As nicely directed by Carolyn Cantor (who worked with Herzog on her previous PH outing, After the Revolution), the cast does expert duty from scene to scene. Strong's impression of mounting uncertainty looks to emanate from his core. Nobbs -- hardly ever the same from role to role but always a version of a man not yet fully matured -- notably hits his mark again.

Goldberg doesn't miss a one of Paige's many dimensions. Baker and Friedman (he's also an After the Revolution veteran) mix their tangled parental emotions with authority. Van Patten provides the lightly addled charm Polly requires, and Wilhelmi's thin, conflicted Joelle is completely and disturbingly convincing.

Just as the cast realizes each scene's full potential, Herzog is as effective line to line -- and not infrequently with brilliance. It's the accumulation of all those lines, all those relentless outpourings that begin to dull her very smart and highly empathetic purpose.

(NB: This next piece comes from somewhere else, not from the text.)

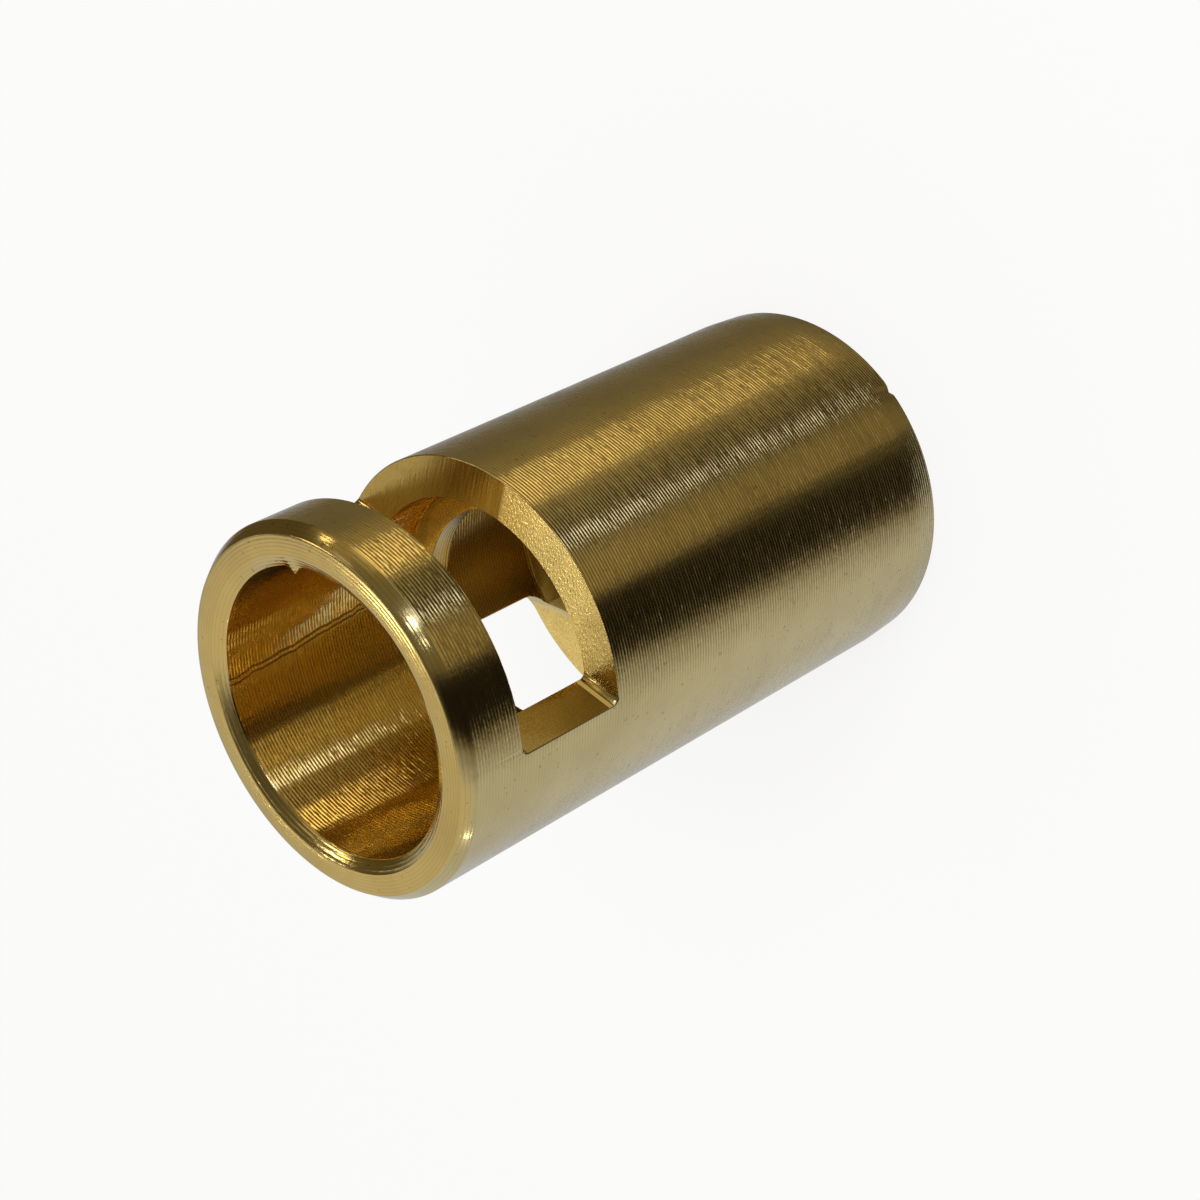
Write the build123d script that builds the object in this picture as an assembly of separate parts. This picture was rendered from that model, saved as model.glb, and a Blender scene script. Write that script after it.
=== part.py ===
from build123d import *
import os

# Throttle valve bushing, turned from brass bar and milled with two cross openings.
# Millimetres. +Z is the axis and points to the ring end. The bushing stands on its plain
# end, with its origin at the centre of that end's face.

# Turned outside
outer_diameter = 16.0
overall_length = 28.9
ring_chamfer_length = 0.54
ring_chamfer_depth = 0.39
lead_taper_length = 1.6
lead_taper_depth = 0.1

# Front bore, which opens in the ring end
front_bore_diameter = 12.35
front_bore_depth = 10.5
mouth_chamfer_length = 0.3
mouth_chamfer_depth = 0.53

# Valve bore, the same size in both lands
valve_bore_diameter = 9.9
front_land_length = 1.1
plain_end_chamfer = 0.3

# Annular groove between the two lands
groove_diameter = 13.8
groove_length = 6.4
groove_corner_radius = 0.15

# Cross slot behind the ring, with a flat floor above the axis
ring_length = 3.0
slot_width = 5.3
slot_floor_height = 2.2
slot_corner_radius = 0.3

# Port opposite the slot, cut into the groove by a disc cutter
port_overlap = 0.2
port_depth_from_axis = 4.15
port_cutter_radius = 14.0
port_corner_radius = 1.2

# Amount by which the cutting shapes run past the part
run_out = 1.0

# Distances from the ring face, measured along the bushing
outer_radius = outer_diameter / 2
slot_front = ring_length
slot_rear = slot_front + slot_width
groove_front = front_bore_depth + front_land_length
groove_rear = groove_front + groove_length
port_front = groove_front - port_overlap
port_rear = groove_rear + port_overlap


def height(distance_from_ring_face):
    """Z of a plane given by its distance from the ring face."""
    return overall_length - distance_from_ring_face


def turned_outside():
    """The bar's profile: chamfered ring end, straight barrel, slight lead taper at the plain end."""
    profile = Polyline(
        (0, 0),
        (outer_radius - lead_taper_depth, 0),
        (outer_radius, lead_taper_length),
        (outer_radius, height(ring_chamfer_length)),
        (outer_radius - ring_chamfer_depth, overall_length),
        (0, overall_length),
        close=True,
    )
    return revolve(make_face(Plane.XZ * profile), Axis.Z)


def turned_inside():
    """Front bore with its shoulder, valve bore through both lands, and the chamfers at both mouths."""
    front_radius = front_bore_diameter / 2
    valve_radius = valve_bore_diameter / 2
    profile = Polyline(
        (0, 0),
        (valve_radius + plain_end_chamfer, 0),
        (valve_radius, plain_end_chamfer),
        (valve_radius, height(front_bore_depth)),
        (front_radius, height(front_bore_depth)),
        (front_radius, height(mouth_chamfer_length)),
        (front_radius + mouth_chamfer_depth, overall_length),
        (0, overall_length),
        close=True,
    )
    return revolve(make_face(Plane.XZ * profile), Axis.Z)


def annular_groove():
    """Groove turned between the lands, with a small radius in each corner."""
    groove = Pos(0, 0, height(groove_rear)) * Cylinder(
        groove_diameter / 2, groove_length, align=(Align.CENTER, Align.CENTER, Align.MIN)
    )
    return fillet(groove.edges().filter_by(GeomType.CIRCLE), groove_corner_radius)


def cross_slot():
    """Milled slot that opens towards -Y, with a flat floor and a small radius along each floor corner."""
    reach = outer_radius + run_out
    slot = Pos(0, -slot_floor_height, height(slot_rear)) * Box(
        2 * reach, reach - slot_floor_height, slot_width, align=(Align.CENTER, Align.MAX, Align.MIN)
    )
    floor_edges = slot.edges().filter_by(Axis.X).group_by(Axis.Y)[-1]
    return fillet(floor_edges, slot_corner_radius)


def port():
    """Disc-cutter cut from +Y: plane side walls and a floor curved to the cutter, radiused at the rim."""
    cutter = Pos(0, port_depth_from_axis + port_cutter_radius, height(port_rear)) * Cylinder(
        port_cutter_radius, port_rear - port_front, align=(Align.CENTER, Align.CENTER, Align.MIN)
    )
    return fillet(cutter.edges().filter_by(GeomType.CIRCLE), port_corner_radius)


def valve_bushing():
    """The whole bushing as one solid."""
    return turned_outside() - turned_inside() - annular_groove() - cross_slot() - port()


os.makedirs("parts", exist_ok=True)
bushing = valve_bushing()
export_step(bushing, "parts/valve_bushing.step")
print("volume mm3", round(bushing.volume, 2), "solids", len(bushing.solids()))
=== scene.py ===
"""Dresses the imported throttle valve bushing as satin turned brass, on a plain pale floor."""

import math
import random

import bmesh
import bpy
from bpy.props import FloatProperty, FloatVectorProperty, IntProperty, PointerProperty
from mathutils import Matrix, Vector


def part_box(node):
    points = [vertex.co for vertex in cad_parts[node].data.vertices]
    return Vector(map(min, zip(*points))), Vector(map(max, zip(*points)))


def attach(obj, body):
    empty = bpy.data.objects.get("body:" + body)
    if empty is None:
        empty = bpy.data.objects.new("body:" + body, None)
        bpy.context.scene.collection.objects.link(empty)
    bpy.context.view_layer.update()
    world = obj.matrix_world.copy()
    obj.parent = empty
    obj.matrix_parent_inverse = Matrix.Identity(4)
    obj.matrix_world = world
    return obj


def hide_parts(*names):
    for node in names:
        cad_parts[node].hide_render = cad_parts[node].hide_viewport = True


bl_info = {
    "name": "Throttle valve bushing",
    "version": (1, 0, 0),
    "blender": (4, 5, 0),
    "location": "3D View > Sidebar > Bushing",
    "description": "Finishes the packed bushing as turned and milled brass and sets its stage",
    "category": "Object",
}

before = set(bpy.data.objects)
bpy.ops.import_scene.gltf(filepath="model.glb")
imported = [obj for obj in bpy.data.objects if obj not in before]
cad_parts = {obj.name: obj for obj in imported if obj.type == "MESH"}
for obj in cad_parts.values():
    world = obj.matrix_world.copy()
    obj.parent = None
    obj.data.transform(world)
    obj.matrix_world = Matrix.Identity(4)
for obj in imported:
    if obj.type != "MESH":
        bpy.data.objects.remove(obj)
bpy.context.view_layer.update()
NODE = "valve_bushing"
LOWEST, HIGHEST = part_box(NODE)
MM = 0.001

# Distance under which two places count as the same, and the angle from which an edge is sharp
TINY = 1e-6
SHARP = math.radians(25)

# Noise in the metal, in waves a metre
TURNED_GRAIN = 9000.0
TORN_GRAIN = 11500.0
COMBED_GRAIN = 8000.0
PITS = 4500.0
AXIAL_WAVES = 2400.0
SCORE_WAVES = 900.0
SPECKLE_CLOUDS = 700.0
TARNISH_CLOUDS = 330.0

# Noise along the spiral of the turning marks, in waves a turn
TORN_FACETS = 90.0
SWELLS = 9.3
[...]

Granted, plays are meant to be compacted interpretations of behavior. (Incidentally, Herzog pulls her title from "A Musical Instrument," Elizabeth Barrett Browning's beautifully complex poem about the gains and losses as humans learn to function.) But plays also need to breathe, and when they're as pressure-cooked as The Great God Pan, they can too often leave the audience gasping for air.

In the final scene when Frank has arranged a second meeting with Jamie for further clarification, Frank makes a comment about the benefits of forgetting. He pointedly questions "this whole pop-psych thing with uncovering, and uncovering." When he said that to Herzog, as she was writing him, she should have listened more closely. He was trying to tell her something she's blocked out to her detriment.